What to Verify Before You Rely on This

  • Median latency from event occurrence to notification for the event types you care about. Request benchmark data or test with known events.
  • Whether the app stores connected wallet addresses server side and if so, how they are encrypted and who has access.
  • Scope of permissions requested for exchange API connections. Confirm the app cannot place trades or withdraw funds unless you explicitly need those features.
  • How often the app updates blockchain state for direct node feeds. A node that syncs every 5 minutes is slower than advertised.
  • Whether notifications route through third party services like Firebase or Twilio that may log message content.
  • How the app handles chain reorganizations.
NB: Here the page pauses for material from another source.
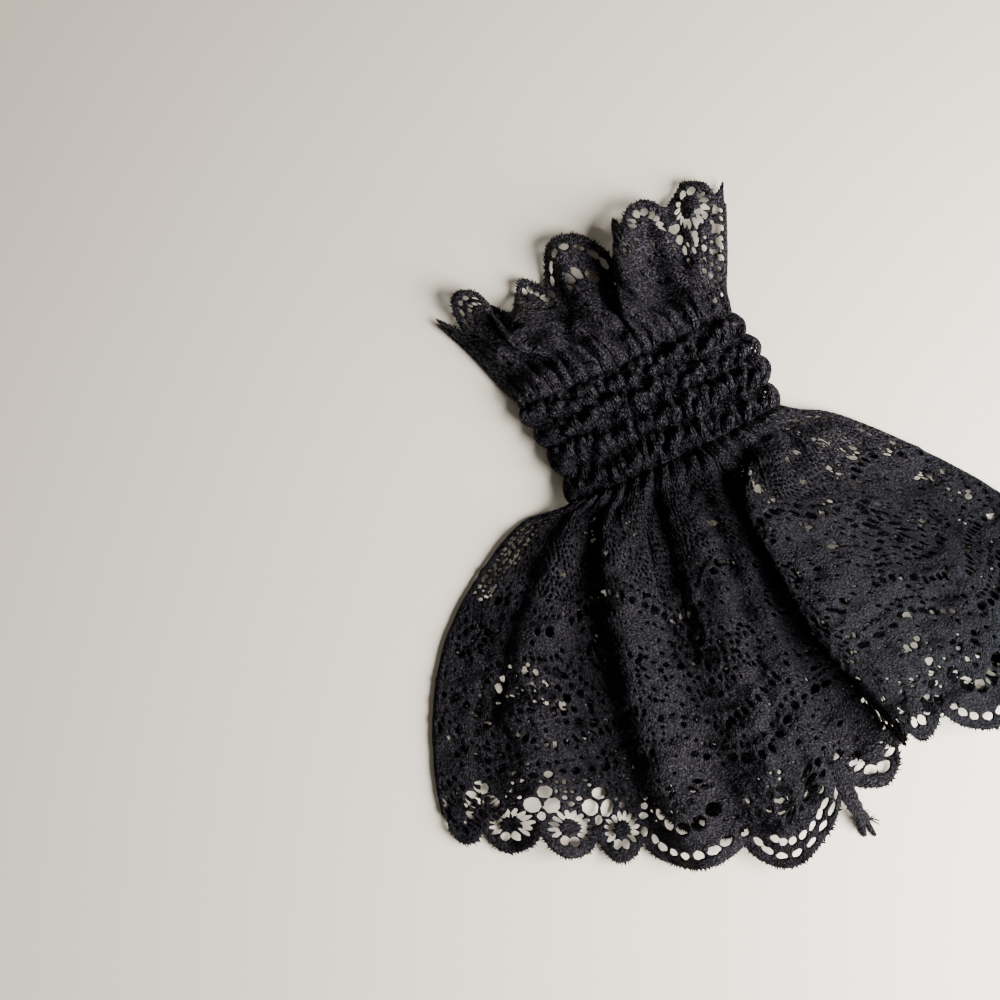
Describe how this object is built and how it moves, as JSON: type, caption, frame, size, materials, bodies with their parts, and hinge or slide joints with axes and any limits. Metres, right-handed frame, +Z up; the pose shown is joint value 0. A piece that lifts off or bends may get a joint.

Apps that do not recheck finality may send notifications for transactions that later reverse.
  • Rate limits on custom alerts or webhook integrations. Some apps cap the number of rules or notifications per hour.
  • Data retention policy for your activity logs, connected addresses, and notification history.
  • Whether the app supports multiple chains and if latency varies significantly by chain.
  • Geographic restrictions or IP blocking that may prevent access during travel.

Next Steps

  • Audit your current news sources for median latency on the last 10 actionable signals you acted on. If aggregator lag cost you execution opportunities, prioritize apps with API or node feeds.
  • Set up a test watchlist with a mix of high and low liquidity assets and compare notification timing across two apps with different architectures over a one week period.
  • Review connected wallet permissions and rotate to watch only addresses if your current setup grants unnecessary access. Document which addresses are exposed to which apps and monitor for unusual queries or access patterns.